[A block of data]
● ● ● ●
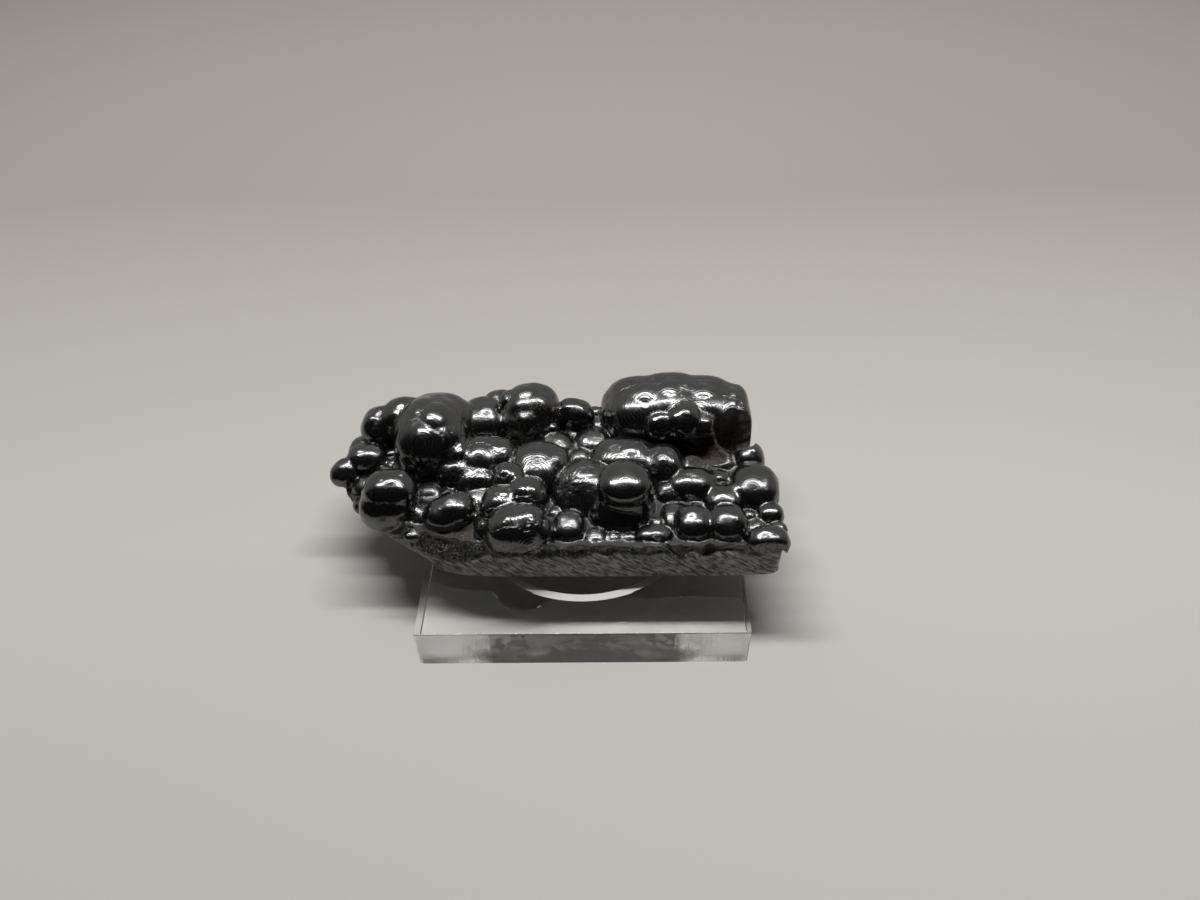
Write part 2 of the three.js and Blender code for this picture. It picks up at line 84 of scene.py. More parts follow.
# lumps of the crust by region: centre x y z, half sizes across x y z
crustRegions = {
    "crown": {
        "lobes": 9, "proud": 0.07, "ring": 0.005, "scales": 0.4, "gloss": 0.19,
        "lumps": [
            (-33.1, 12.9, 17.8, 8.2, 10.8, 8.8), (-44.7, 16.9, 17.6, 4.7, 5.4, 5.3),
            (-39.6, 17.9, 20.2, 5.0, 5.4, 4.2), (-33.8, 12.7, 21.0, 4.8, 5.0, 4.3),
            (-29.0, 10.8, 20.6, 3.8, 4.4, 4.0), (-32.5, 17.4, 16.6, 8.4, 9.0, 8.2),
            (-28.4, 18.4, 16.6, 5.0, 6.0, 6.4), (-26.6, 12.4, 18.4, 2.6, 2.6, 2.1),
            (-27.8, 7.4, 18.6, 4.4, 4.4, 3.8), (-25.3, 8.3, 17.6, 1.8, 1.8, 1.4),
            (-26.8, 4.4, 16.6, 5.0, 5.0, 4.0), (-46.2, 15.0, 19.0, 1.7, 1.7, 1.4),
        ]},
    "leftEnd": {
        "lobeSize": 0.68, "proud": 0.05, "ring": 0.005, "scales": 0.6, "gloss": 0.24,
        "lumps": [
            (-51.2, 5.3, 15.6, 3.0, 3.0, 2.4), (-50.7, 5.9, 16.0, 2.8, 2.8, 2.6),
            (-46.8, 8.7, 16.8, 4.4, 3.6, 3.0), (-37.5, 5.0, 16.6, 3.6, 3.2, 2.6),
            (-48.4, 12.6, 14.6, 3.6, 4.2, 3.6),
        ]},
    "tieredLump": {
        "lobes": 7, "proud": 0.05, "scales": 0.4, "blend": 0.4, "gloss": 0.18,
        "lumps": [
            (-39.1, -3.8, 19.0, 5.7, 5.2, 4.6), (-37.1, -2.2, 21.8, 1.8, 1.8, 1.4),
            (-39.7, -5.4, 16.8, 6.0, 5.2, 4.5),
        ]},
    "frontLeft": {
        "proud": 0.05, "ring": 0.004, "scales": 0.6, "blend": 0.4, "gloss": 0.2,
        "lumps": [
            (-25.8, -7.3, 17.4, 4.3, 4.2, 3.5), (-27.8, -8.3, 17.0, 4.1, 4.0, 3.2),
            (-24.2, -9.3, 16.6, 1.5, 1.5, 1.1),
        ]},
    "bandedLumps": {
        "lobes": 9, "lobeSize": 0.68, "proud": 0.045, "ring": 0.008, "blend": 0.4, "gloss": 0.22,
        "lumps": [
            (-22.1, 7.4, 17.8, 5.0, 5.7, 3.8), (-18.3, 8.0, 17.4, 4.1, 5.0, 3.7),
            (-15.7, 5.1, 17.8, 2.4, 2.0, 1.6), (-23.6, 4.5, 17.2, 3.5, 3.8, 3.2),
            (-22.5, 2.2, 16.4, 4.8, 4.4, 3.5), (-17.8, 3.9, 17.0, 1.9, 1.9, 1.4),
        ]},
    "ridge": {
        "proud": 0.03, "ring": 0.008, "scales": 0.15, "blend": 0.6, "gloss": 0.22,
        "lumps": [
            (-9.8, 4.6, 16.4, 6.3, 7.8, 5.4), (-6.0, 5.0, 16.6, 3.9, 5.2, 4.8),
        ]},
    "tower": {
        "lobes": 10, "lobeSize": 0.68, "ring": 0.008, "scales": 1, "blend": 0.35, "gloss": 0.19,
        "lumps": [
            (-13.0, -13.4, 17.6, 6.2, 5.4, 5.1), (-14.3, -13.6, 17.2, 4.6, 4.4, 4.3),
            (-11.0, -12.9, 18.0, 4.4, 4.8, 4.6), (-8.1, -13.8, 17.0, 2.8, 3.4, 3.7),
            (-16.1, -6.8, 17.4, 4.8, 4.8, 4.5), (-11.6, -5.0, 17.4, 4.8, 5.0, 5.0),
            (-15.4, -0.6, 18.0, 4.0, 4.4, 4.6), (-19.6, -12.2, 14.6, 2.0, 3.2, 4.6),
        ]},
    "backMiddle": {
        "proud": 0.03, "scales": 0.3, "blend": 0.6, "gloss": 0.24,
        "lumps": [
            (-22.7, 20.3, 15.8, 5.8, 7.0, 5.8), (-12.0, 22.1, 18.2, 6.6, 6.8, 5.8),
            (-13.2, 19.0, 17.6, 5.6, 5.6, 4.5),
        ]},
    "facetedLobes": {
        "lobes": 7, "lobeSize": 0.62, "proud": 0.07, "blend": 0.2, "gloss": 0.24,
        "lumps": [
            (-10.8, 20.1, 20.8, 3.0, 3.0, 2.4), (-12.5, 17.6, 19.8, 3.2, 3.2, 2.6),
            (-14.3, 23.5, 21.2, 2.6, 2.6, 2.1), (-16.2, 22.9, 20.4, 3.0, 3.0, 2.4),
            (-19.4, 24.9, 17.6, 4.0, 4.0, 3.2), (-8.2, 20.6, 18.2, 3.4, 3.4, 2.7),
            (-7.7, 17.2, 17.2, 2.2, 2.2, 1.8), (-9.4, 16.1, 17.4, 2.0, 2.0, 1.6),
            (-14.4, 16.3, 17.4, 3.2, 3.2, 2.6),
        ]},
    "pea": {
        "lobes": 7, "proud": 0.03, "scales": 0.2, "blend": 0.4, "gloss": 0.2,
        "lumps": [
            (-2.1, 21.2, 17.6, 3.9, 3.9, 3.4), (-3.2, 21.7, 19.0, 2.9, 2.9, 2.3),
            (-0.6, 20.4, 17.8, 2.8, 2.8, 2.2),
        ]},
    "greatDome": {
        "lobeSize": 0.8, "proud": 0.03, "ring": 0.008, "scales": 0.3, "blend": 1.6, "square": 3.4,
        "gloss": 0.23,
        "lumps": [
            (14.0, 21.2, 15.4, 9.5, 9.2, 9.8), (24.4, 21.2, 15.2, 9.8, 9.2, 10.0),
            (9.9, 22.8, 15.4, 5.6, 7.8, 7.4), (32.2, 18.9, 15.4, 4.4, 8.4, 9.4),
            (7.3, 22.6, 16.2, 4.0, 5.4, 4.8), (19.0, 21.6, 16.0, 6.0, 8.8, 9.8),
        ]},
    "brokenLump": {
        "lobes": 9, "lobeSize": 0.55, "proud": 0.12, "ring": 0, "blend": 0.2,
        "lumps": [
            (27.3, 12.9, 16.8, 3.6, 3.4, 3.0), (28.8, 12.4, 15.6, 3.2, 3.2, 2.6),
        ]},
    "frontLobes": {
        "lobes": 7, "ring": 0.004, "scales": 0.4, "blend": 0.3, "gloss": 0.19,
        "lumps": [
            (21.2, 16.8, 17.6, 7.6, 5.0, 6.6), (16.6, 14.4, 20.0, 4.0, 4.2, 4.1),
            (21.2, 14.8, 20.9, 4.5, 5.0, 4.4), (25.1, 14.0, 19.7, 3.8, 4.2, 4.1),
        ]},
    "boss": {
        "lobes": 4, "lobeSize": 0.8, "proud": 0.0, "scales": 0, "blend": 0.6, "square": 2.3, "gloss": 0.2,
        "lumps": [
            (8.4, -5.0, 15.6, 6.3, 6.4, 10.0), (8.4, -5.2, 22.7, 5.5, 5.6, 3.0),
            (7.4, -5.7, 14.0, 7.5, 7.9, 7.6),
        ]},
    "besideBoss": {
        "lobeSize": 0.68, "ring": 0.008, "gloss": 0.22,
        "lumps": [
            (8.3, 6.8, 17.6, 7.2, 5.6, 3.8), (13.0, 5.0, 17.2, 3.6, 4.6, 3.5),
            (16.8, 5.0, 17.6, 4.2, 5.2, 3.8),
        ]},
    "rightEnd": {
        "lobes": 7, "blend": 0.6, "gloss": 0.22,
        "lumps": [
            (22.1, 0.0, 16.2, 5.6, 4.6, 3.7), (23.8, -2.2, 16.0, 3.0, 2.7, 2.2),
            (21.9, -11.2, 16.4, 4.0, 4.6, 3.7), (28.6, -11.5, 16.6, 4.3, 4.6, 4.0),
            (36.0, -16.2, 17.0, 4.3, 3.5, 3.2), (28.6, -4.2, 16.0, 4.3, 4.2, 2.9),
            (31.4, -2.5, 17.6, 1.6, 1.6, 1.2), (35.1, -0.7, 15.8, 5.4, 6.3, 4.3),
            (37.5, -7.9, 16.0, 2.8, 2.7, 2.1), (27.4, 1.7, 16.2, 3.2, 2.7, 2.1),
            (35.0, 8.0, 15.2, 3.6, 4.4, 4.4),
        ]},
    "lowLumps": {
        "ring": 0.006, "blend": 0.4, "gloss": 0.25,
        "lumps": [
            (-6.5, 13.0, 15.4, 4.4, 4.2, 2.8), (1.8, 14.5, 15.2, 4.4, 4.4, 2.6),
            (-9.5, 8.0, 15.6, 3.8, 3.8, 2.8), (5.0, 8.6, 15.4, 4.2, 3.4, 2.8),
            (-21.5, -2.6, 15.2, 4.2, 4.4, 2.8), (-19.6, -9.0, 15.2, 2.6, 3.6, 2.6),
            (-33.0, -6.6, 15.0, 3.8, 3.8, 2.6), (18.6, -8.6, 15.2, 3.4, 4.2, 2.6),
            (17.6, -1.6, 15.4, 3.4, 3.6, 3.0), (-20.6, 12.0, 15.4, 4.2, 4.0, 2.8),
            (-37.0, 4.2, 15.4, 4.4, 3.6, 2.8),
        ]},
    "frontEdge": {
        "lobes": 7, "proud": 0.05,
        "lumps": [
            (-2.7, -11.3, 16.0, 3.5, 4.2, 3.2), (14.0, -13.9, 16.4, 3.7, 2.7, 2.1),
        ]},
}

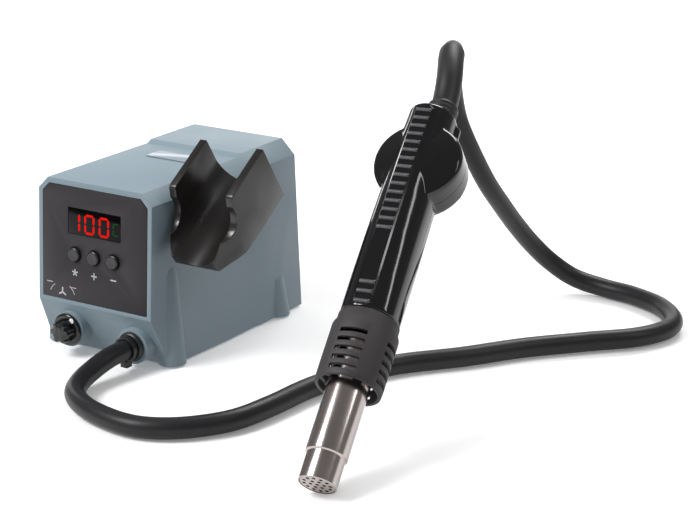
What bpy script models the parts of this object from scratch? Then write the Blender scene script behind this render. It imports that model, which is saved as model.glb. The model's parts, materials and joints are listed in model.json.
● ● ● ●
• **AIM OF THE TASK**
In the listing above, locate each line with "Blender" and copy it.

• **OUTPUT OF THE TASK**
Write part 2 of the three.js and Blender code for this picture. It picks up at line 84 of scene.py. More parts follow.
What bpy script models the parts of this object from scratch? Then write the Blender scene script behind this render. It imports that model, which is saved as model.glb. The model's parts, materials and joints are listed in model.json.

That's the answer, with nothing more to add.